In the last picture, Figure 12, he is once again aiming to advertise his instagram account by posting a photo of himself in an Instagram cutout. The post was much more popular online as it received 105 reactions. Baudet is attracting attention, thanking his followers and encouraging citizens to celebrate with him, by following not only him but also FVD and a few other accounts. One user even commented "Thierry Baudet, you Insta-slut". This is a term that is used for those who want to gain likes, comments and followers quickly by means of self-promotion. All of these aforementioned tweets and messages, that Baudet is sharing with the public, act as building blocks in creating a puristic society, one in which the language, cultural norms, values and people are kept pure as purification implies little to no migrants or minority cultures that serve as a threat to Dutch culture.

Keeping the Dutch identity pure

Forum Voor Democratie is a Dutch right wing political party that has a nationalist point of view. Thierry Baudet is its leader. The aims of this nationalist conservative party are clear: keep the Dutch identity pure, by protecting the Dutch culture in terms of reducing mass immigration, as can be seen in the numerous posts aimed towards immigrant groups, minorities and believers of Islam. These are all points which their targeted audience firmly stands behind, as seen in the Dutch general elections of 2017 when FVD first participated and managed to obtain two seats in the Dutch parliament. Following this victory, support for the party has rapidly increased, as can be seen in the statistics of both FVD’s public page and Thierry Baudet’s personal Instagram account, public Facebook posts and Twitter account. 

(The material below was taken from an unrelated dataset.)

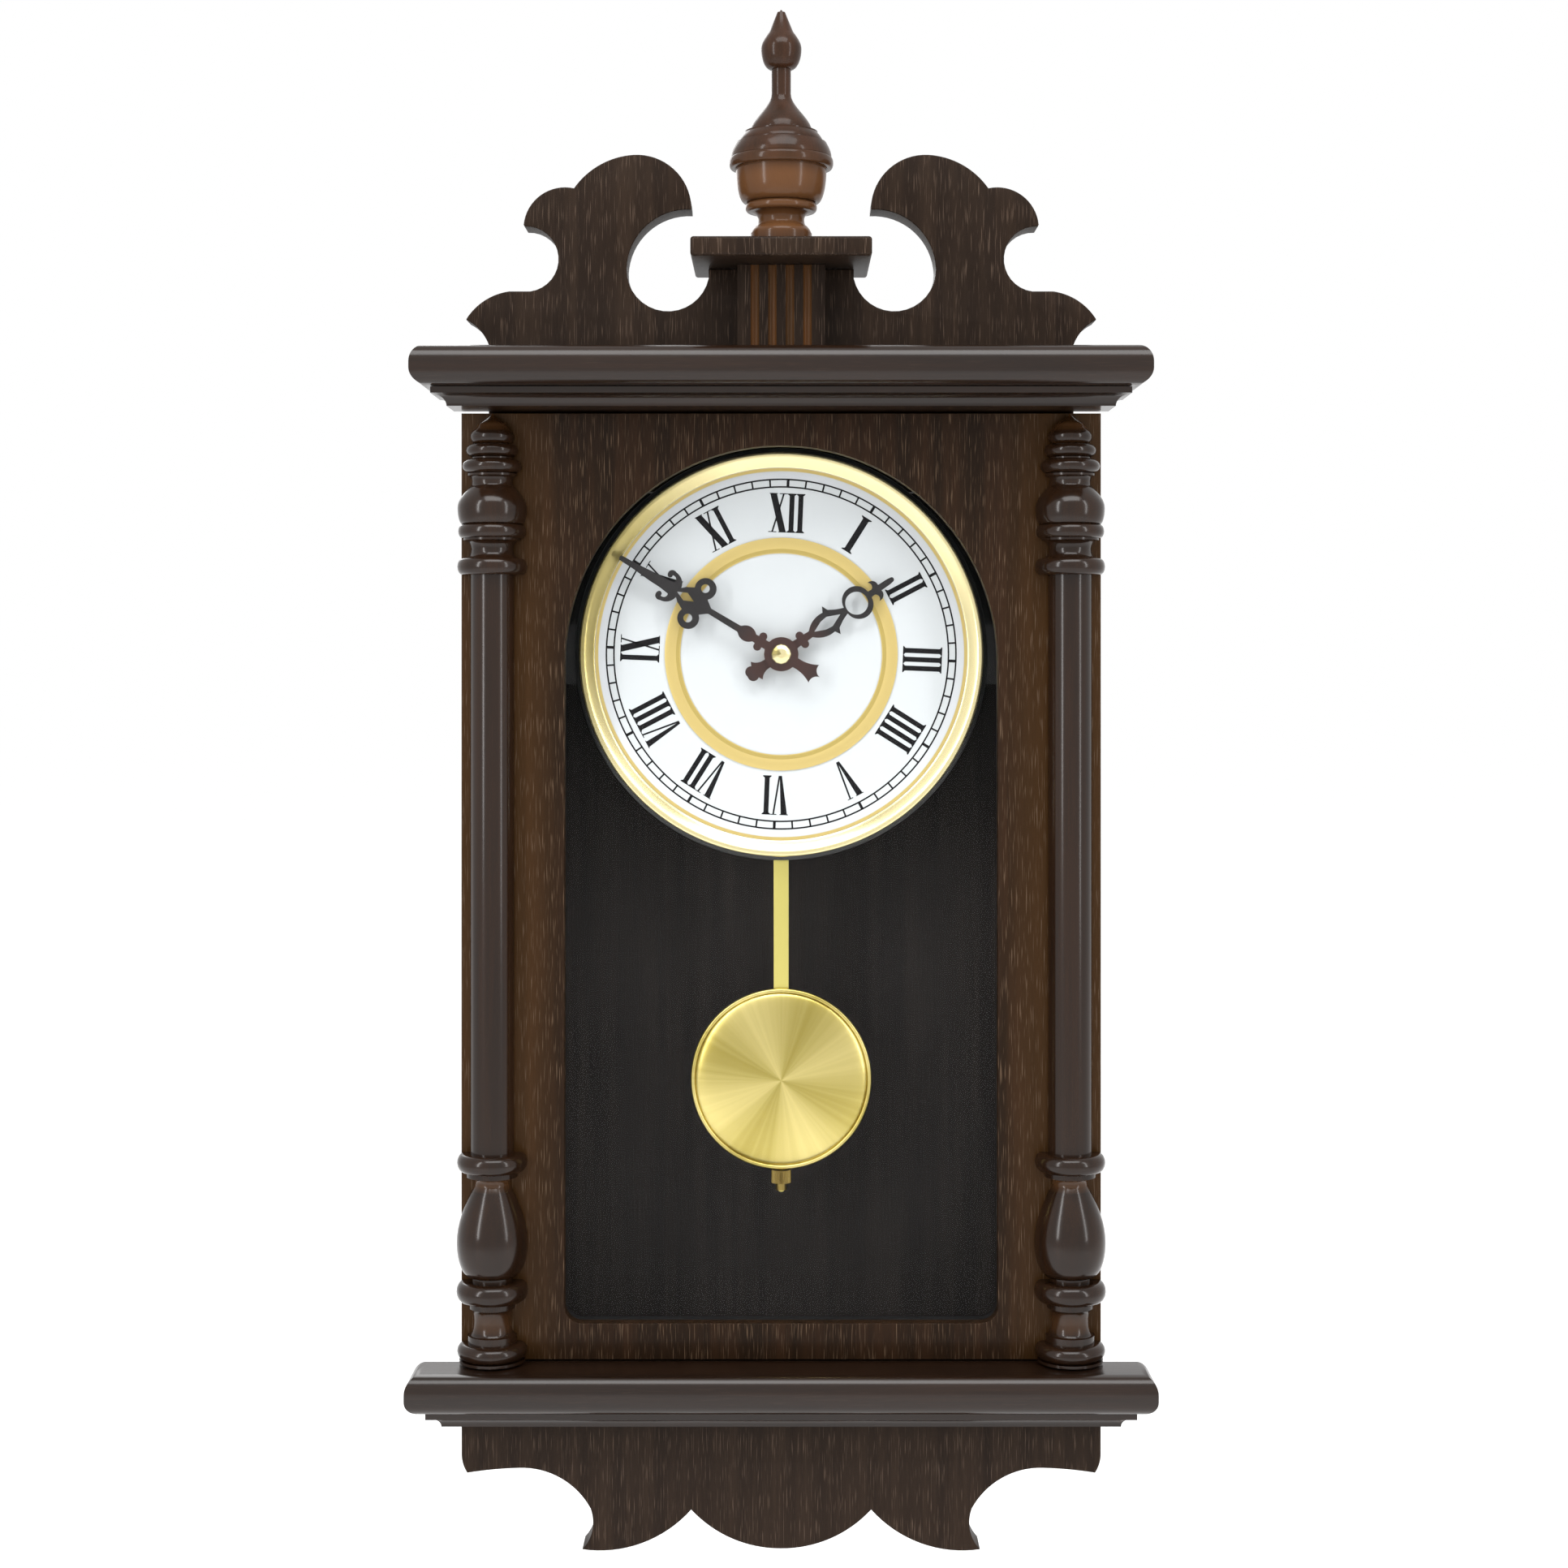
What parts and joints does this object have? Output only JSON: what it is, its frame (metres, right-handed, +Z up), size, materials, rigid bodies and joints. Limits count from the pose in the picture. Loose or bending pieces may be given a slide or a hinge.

Algorithmic populism indicates that while both accounts may have thousands of followers, neither receive many reactions and when they do, it is often in terms of giveaways or mudslinging and publicly calling out other politicians or political parties whose views FVD opposes, such as the example of Marcouch and GroenLinks. Every post by FVD has a ‘take-home’ message that is calculated, one which encourages the audience to question what lengths they are willing to go to protect their Dutch identity and how important their Dutch identity is to them.